Published on Monday, November 8, 2010 in Health


Good rainfall over winter and spring has prompted an outbreak of Paterson's Curse across the ACT. Canberra horse owners and the Territory and Municipal Services are trying to control the poisonous weed with spraying programs.


"Like all weeds, they're opportunistic and this year because the rain came early and consistently and we didn't have a very frosty spring, it just took off," said ACT Equestrian Association president Christine Lawrence.
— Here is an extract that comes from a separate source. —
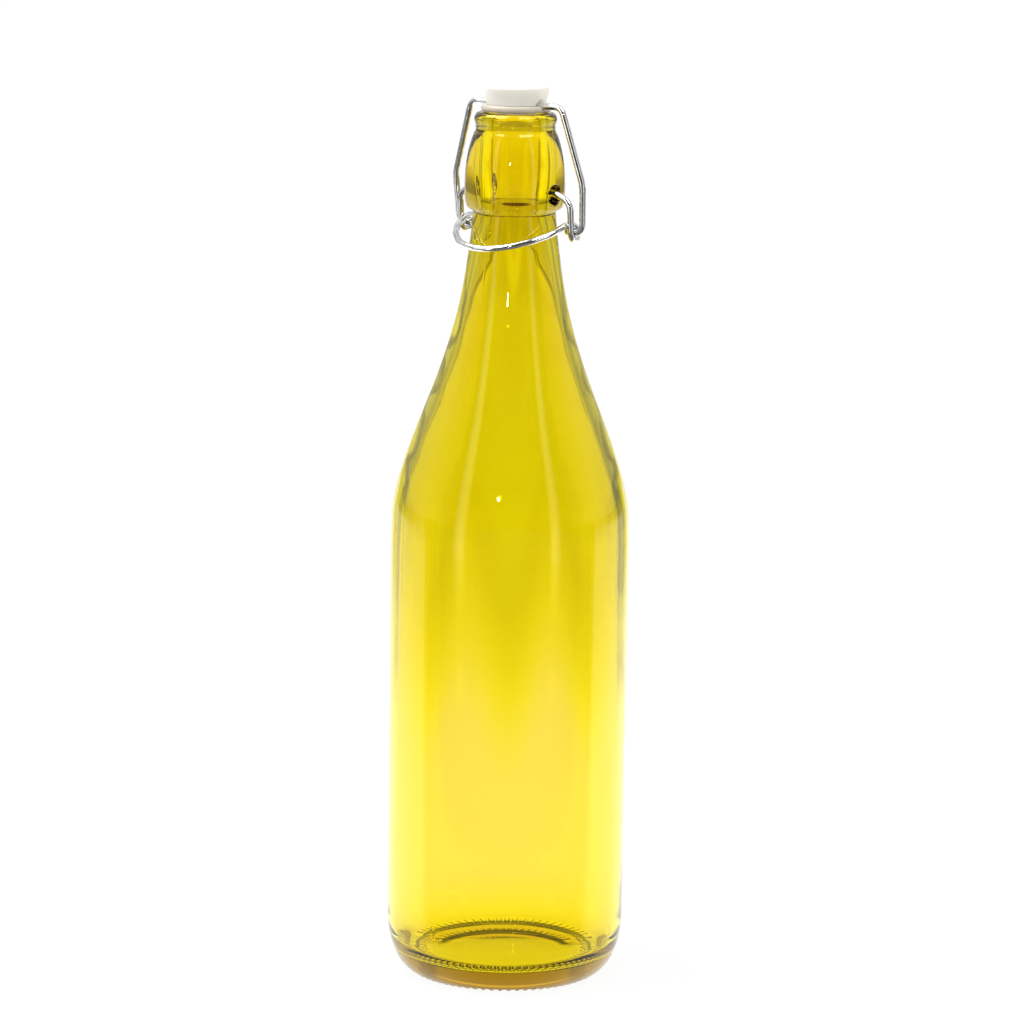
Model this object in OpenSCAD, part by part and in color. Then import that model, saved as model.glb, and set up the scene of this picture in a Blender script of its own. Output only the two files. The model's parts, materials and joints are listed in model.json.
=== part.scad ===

About 80 horses died in the Canberra region in 2003 during an outbreak of the purple flowered pest, however, Ms Lawrence says circumstances are different this year.
"Unlike the 2003 situation, there is an alternative for the horses at the moment. We've got a lot of everything growing, there's been a very wet spring. Whereas in 2003 there wasn't a lot else for horses to eat, the paddocks were absolutely bare and then this poisonous crop came up," she said. "So people have got an alternative. They can move them into paddocks that have been sprayed and aren't contaminated. If horses have a choice, they won't eat it."


Ms Lawrence says owners need to be supplementary feeding horses that cannot be moved. "If they can't move their horses off that stuff then they should be feeding them something much more palatable to make sure they're not distracted by the thought that there's something to eat in front of their faces," she said.